Henderson couldn’t forget if he wanted to.

“It’s in the back of my mind, but I always get reminded of it,” said Henderson, now in his eighth season with the New Orleans Saints. “Every time I go back to LSU, I’m reminded of it even more. It’s great to be part of something like that, to be part of history.”

For Randall, it’s the stories people tell him that is one of his favorite parts of the Bluegrass Legacy.

“I’ve heard all kinds of stories,” he said. “Where they were when it happened, how they missed it because they thought the game was over. People told me they turned their TV off, went somewhere and heard it on the radio in their cars.”

Fortunately, there is no record of the Bluegrass Multi-car Pileup.

There is always someone on the other side of the miracle moment, of course.

Jake Gibbs punted to Billy Cannon, and had to hear the play for years as Ole Miss’ baseball coach every time he came out at Alex Box Stadium to change pitchers.

Robbie Morrison, the Miami pitcher who served up Warren Morris’ winning home run in the 1996 College World Series, endured catcalls in the minor leagues. Miami pitching coach Lazer Collazo admitted to thoughts that bordered on suicidal.

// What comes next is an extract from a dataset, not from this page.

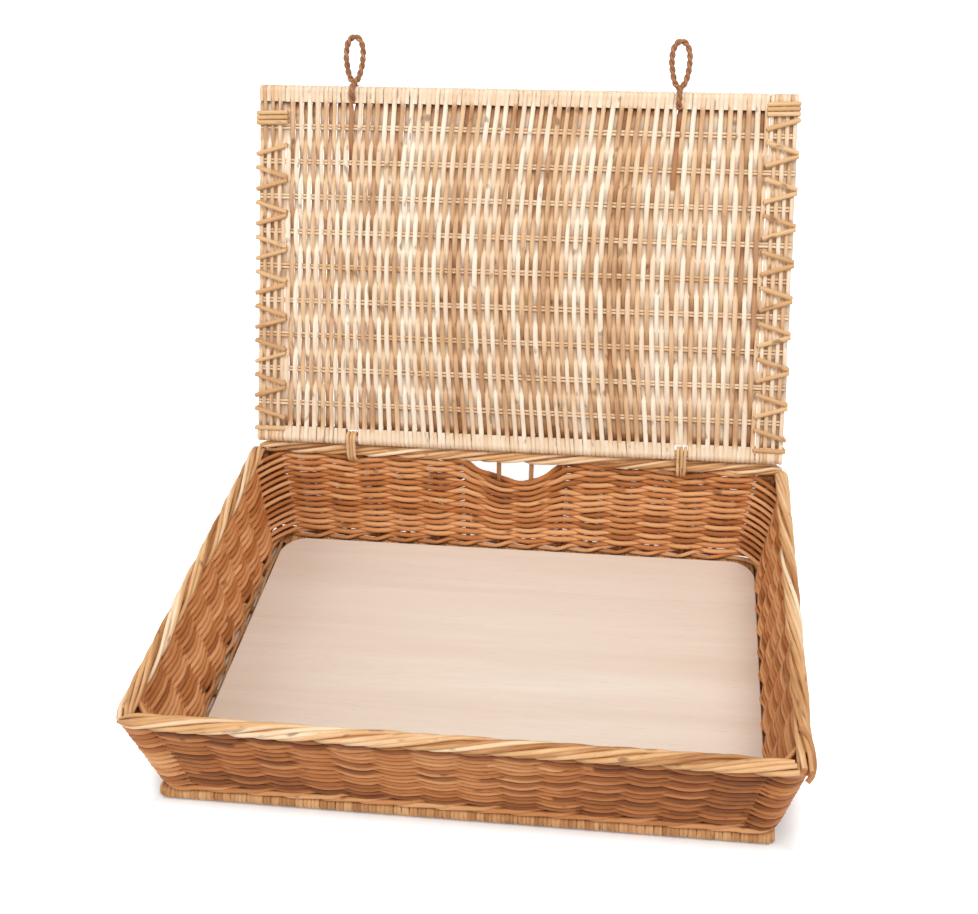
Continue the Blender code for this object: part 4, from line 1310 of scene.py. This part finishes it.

When Randall was a rookie quarterback with the Tennessee Titans, he was teammates with Shane Boyd, who in 2002 was Lorenzen’s backup quarterback.

“He told me the story of how the team was in the locker room while their fans were still out there celebrating,” Randall recalled. “You’d have thought they were playing for the national championship.

“I’d probably feel a little bad for them if they didn’t pre-celebrate on us like that.”

Long after the game ended, giddy-but-drained LSU players and coaches piled into a string of charter buses outside Commonwealth Stadium for a plane ride home that didn’t really require wings.

In the parking lot, a Kentucky fan named Chris Holian watched the Tigers drive off, a bemused look on his face.

“Fifty-nine minutes and 58 seconds,” Holian said. “I knew it was too good to be true.”

Ten years later, it’s hard to believe that it was — especially when you watch teams practice their Hail Marys and have their prayers go unanswered.